With August, matched with a summer where my health has been tested, there is a lack of energy, and I have to conserve - or have had to converse - energy to return to Europe. In the first days in Bologna, the heat was welcome after a stay in the cooler climate of Northern Europe. The air was without the humidity of DC. As we languish in August, a month that draws on, the heat climes into the high 90s, and then days over 100 degrees. The heat takes energy. People ask how I am. How is Italy? What is going on in Bologna? I struggle to find the energy to respond as I am surrounded by August. In the kitchen, the peaches have rotten on the counter, and the refrigerator sweats.

In the palazzo, where we find an apartment above Bologna’s cobblestone streets and portici, you have a choice between running the air or the washing machine. Like my energy levels, doing both at once is not an option. The power stops and the lights go out until you flick the switch. We don’t need air in the mornings which are cooler, so we can do laundry when it’s early in the day. Opening windows brings no breeze. We keep the shutters closed to stop the sun pouring into the apartment heating the space we want to keep cool.

Mare o Montagna?

“And we’ll talk in present tenses”. - Joni Mitchell.

Instead of languishing in the city, we seek August, whatever August is. The train to Rimini, on the Adriatic Sea, passes through the fields of Emilia Romagna, with the Republic of San Marino rising above the fields of dead sunflowers. In June, there would be a sea of yellow flowers. Now, towards the end of summer, they are dead.  From the train, we emerge into Rimini walking from the station until we reach the miles of warm white sands, thousands of sun loungers, and the blue of the Adriatic for a day in vacanza. The beach where we rent sunloungers for the day is called Augusto. Behind the beach, Il Grand Hotel di Rimini, where Fellini would stay, is surrounded by palm trees. In the sea, beachgoers stand in the shallow waters to cool. I swim beyond them and dive under the water. When I emerge again, the sun is bright and the saltwater is lightly in my eyes, I take a moment of readjustment, and tie up my hair which is in my face after swimming underwater.

Sea - Il Mare - Masculine in Italian.

Sun - Il Sole - Masculine in Italian.

As I dry from the water, the breeze from il Adriatico is salty. Across the sea, somewhere, is Croatia. This was always a thought I had when I drove along the coast in Le Marche, also on the Adriactic sea. In August, when (place or space where) many Italians pause and businesses close, there are still reminders here in Rimini of what continues in August; and what doesn’t pause. The guide we flick through before we travel to the Adriatic coast tells us visitors will hear Italian, of course, but likely more Russian than English.

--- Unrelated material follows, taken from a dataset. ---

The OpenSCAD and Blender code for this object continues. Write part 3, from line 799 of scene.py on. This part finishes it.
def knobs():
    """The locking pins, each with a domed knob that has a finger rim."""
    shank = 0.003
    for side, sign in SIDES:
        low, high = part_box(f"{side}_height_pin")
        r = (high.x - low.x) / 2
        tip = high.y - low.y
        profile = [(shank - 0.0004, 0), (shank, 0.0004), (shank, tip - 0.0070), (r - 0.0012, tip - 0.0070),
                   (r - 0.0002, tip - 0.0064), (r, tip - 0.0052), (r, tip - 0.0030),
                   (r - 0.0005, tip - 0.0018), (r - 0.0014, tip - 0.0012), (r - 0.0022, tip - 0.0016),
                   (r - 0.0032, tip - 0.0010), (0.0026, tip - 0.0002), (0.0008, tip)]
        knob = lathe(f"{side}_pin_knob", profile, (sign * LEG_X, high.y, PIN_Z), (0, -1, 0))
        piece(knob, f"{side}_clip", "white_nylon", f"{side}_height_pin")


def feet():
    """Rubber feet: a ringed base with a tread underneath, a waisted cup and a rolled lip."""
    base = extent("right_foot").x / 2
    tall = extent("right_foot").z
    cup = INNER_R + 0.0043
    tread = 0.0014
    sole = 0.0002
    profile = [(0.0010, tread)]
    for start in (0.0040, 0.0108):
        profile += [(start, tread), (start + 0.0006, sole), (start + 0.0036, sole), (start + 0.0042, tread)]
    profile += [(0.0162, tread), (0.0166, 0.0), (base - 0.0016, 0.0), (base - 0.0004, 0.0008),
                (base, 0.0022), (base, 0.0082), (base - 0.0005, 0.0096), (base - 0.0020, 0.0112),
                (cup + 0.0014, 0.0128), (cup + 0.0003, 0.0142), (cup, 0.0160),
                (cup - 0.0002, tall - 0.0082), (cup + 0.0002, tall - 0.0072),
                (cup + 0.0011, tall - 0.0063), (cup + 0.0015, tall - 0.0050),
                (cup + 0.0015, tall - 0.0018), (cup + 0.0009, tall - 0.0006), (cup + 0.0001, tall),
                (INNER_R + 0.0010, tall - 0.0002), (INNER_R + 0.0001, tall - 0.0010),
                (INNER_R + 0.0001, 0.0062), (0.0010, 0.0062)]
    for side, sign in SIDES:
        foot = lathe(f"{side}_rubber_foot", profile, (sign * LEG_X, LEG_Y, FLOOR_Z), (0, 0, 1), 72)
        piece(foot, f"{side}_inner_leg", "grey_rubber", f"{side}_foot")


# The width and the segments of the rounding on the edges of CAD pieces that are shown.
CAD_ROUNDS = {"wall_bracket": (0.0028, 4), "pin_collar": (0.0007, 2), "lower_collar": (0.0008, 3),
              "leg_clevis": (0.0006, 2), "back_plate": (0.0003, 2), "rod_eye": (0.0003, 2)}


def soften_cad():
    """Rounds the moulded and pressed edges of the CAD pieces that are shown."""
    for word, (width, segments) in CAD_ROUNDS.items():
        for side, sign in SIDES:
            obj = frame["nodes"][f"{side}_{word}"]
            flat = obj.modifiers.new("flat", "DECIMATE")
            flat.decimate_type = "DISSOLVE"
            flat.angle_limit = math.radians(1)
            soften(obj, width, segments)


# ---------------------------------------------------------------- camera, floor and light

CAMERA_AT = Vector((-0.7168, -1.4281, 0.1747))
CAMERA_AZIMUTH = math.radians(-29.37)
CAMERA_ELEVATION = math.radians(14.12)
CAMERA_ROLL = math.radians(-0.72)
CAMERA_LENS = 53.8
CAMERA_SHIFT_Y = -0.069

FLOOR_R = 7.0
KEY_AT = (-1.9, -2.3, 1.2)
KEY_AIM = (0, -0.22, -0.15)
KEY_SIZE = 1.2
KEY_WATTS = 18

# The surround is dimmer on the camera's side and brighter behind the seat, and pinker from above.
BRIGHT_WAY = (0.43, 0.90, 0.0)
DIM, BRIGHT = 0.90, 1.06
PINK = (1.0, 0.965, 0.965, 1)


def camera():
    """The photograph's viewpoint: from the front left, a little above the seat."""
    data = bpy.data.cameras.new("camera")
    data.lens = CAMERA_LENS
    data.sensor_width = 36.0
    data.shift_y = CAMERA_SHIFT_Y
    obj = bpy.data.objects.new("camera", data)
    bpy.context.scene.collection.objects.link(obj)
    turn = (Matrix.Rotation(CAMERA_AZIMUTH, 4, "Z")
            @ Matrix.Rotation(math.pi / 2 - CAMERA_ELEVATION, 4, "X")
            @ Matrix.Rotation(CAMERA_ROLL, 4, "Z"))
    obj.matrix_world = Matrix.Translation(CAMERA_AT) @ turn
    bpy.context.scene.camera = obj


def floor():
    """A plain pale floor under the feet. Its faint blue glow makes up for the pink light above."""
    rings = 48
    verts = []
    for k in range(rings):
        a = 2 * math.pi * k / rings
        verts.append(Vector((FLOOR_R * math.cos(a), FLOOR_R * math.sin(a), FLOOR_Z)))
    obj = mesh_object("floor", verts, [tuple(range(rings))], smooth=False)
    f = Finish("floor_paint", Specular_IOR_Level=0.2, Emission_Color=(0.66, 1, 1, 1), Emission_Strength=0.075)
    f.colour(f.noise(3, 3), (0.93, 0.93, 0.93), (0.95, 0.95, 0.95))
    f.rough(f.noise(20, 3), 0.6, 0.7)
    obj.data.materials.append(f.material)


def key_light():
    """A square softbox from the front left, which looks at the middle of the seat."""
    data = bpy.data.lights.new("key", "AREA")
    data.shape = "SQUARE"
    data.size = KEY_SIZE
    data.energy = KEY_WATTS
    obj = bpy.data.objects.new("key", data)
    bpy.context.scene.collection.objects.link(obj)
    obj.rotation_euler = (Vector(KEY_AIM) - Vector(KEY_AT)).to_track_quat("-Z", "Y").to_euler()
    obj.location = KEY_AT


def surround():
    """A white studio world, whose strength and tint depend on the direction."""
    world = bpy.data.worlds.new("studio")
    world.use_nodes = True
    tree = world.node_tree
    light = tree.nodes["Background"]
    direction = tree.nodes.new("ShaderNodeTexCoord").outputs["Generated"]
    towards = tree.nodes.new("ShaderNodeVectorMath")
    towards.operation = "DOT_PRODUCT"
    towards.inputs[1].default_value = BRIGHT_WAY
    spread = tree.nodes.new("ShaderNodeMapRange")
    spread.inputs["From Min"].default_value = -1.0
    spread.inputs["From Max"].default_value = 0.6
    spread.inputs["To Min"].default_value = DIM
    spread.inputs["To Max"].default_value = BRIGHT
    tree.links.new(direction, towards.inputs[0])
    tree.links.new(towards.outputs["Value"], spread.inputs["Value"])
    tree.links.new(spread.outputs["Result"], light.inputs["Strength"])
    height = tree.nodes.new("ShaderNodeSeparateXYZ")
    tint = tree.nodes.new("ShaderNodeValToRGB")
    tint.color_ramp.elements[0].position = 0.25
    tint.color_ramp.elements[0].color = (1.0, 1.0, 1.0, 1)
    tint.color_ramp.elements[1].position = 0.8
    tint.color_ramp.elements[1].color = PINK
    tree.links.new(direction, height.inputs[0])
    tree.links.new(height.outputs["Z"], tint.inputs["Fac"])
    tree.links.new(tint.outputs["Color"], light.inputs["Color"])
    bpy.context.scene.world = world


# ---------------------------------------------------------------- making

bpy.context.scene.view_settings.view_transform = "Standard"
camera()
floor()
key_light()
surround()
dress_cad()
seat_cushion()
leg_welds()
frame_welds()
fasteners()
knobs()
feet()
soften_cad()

The tourist information office welcomes visitors in Italian, English, and Russian. Street art says “I love Krimini.” The Russian visitors are noticeably absent this August. 

In the city, the August heat drags on. There is enough energy each day to complete one morning errand before the heat becomes too intense. In the afternoons I sleep. Dinner is after sunset, and perhaps, after dinner we take una passagiata to the piazza. In August, I miss the air of early summer in May or June and long for the cooler, sunny days of fall. Still, I find a moment of what August should be, neatly packaged into one day in Rimini.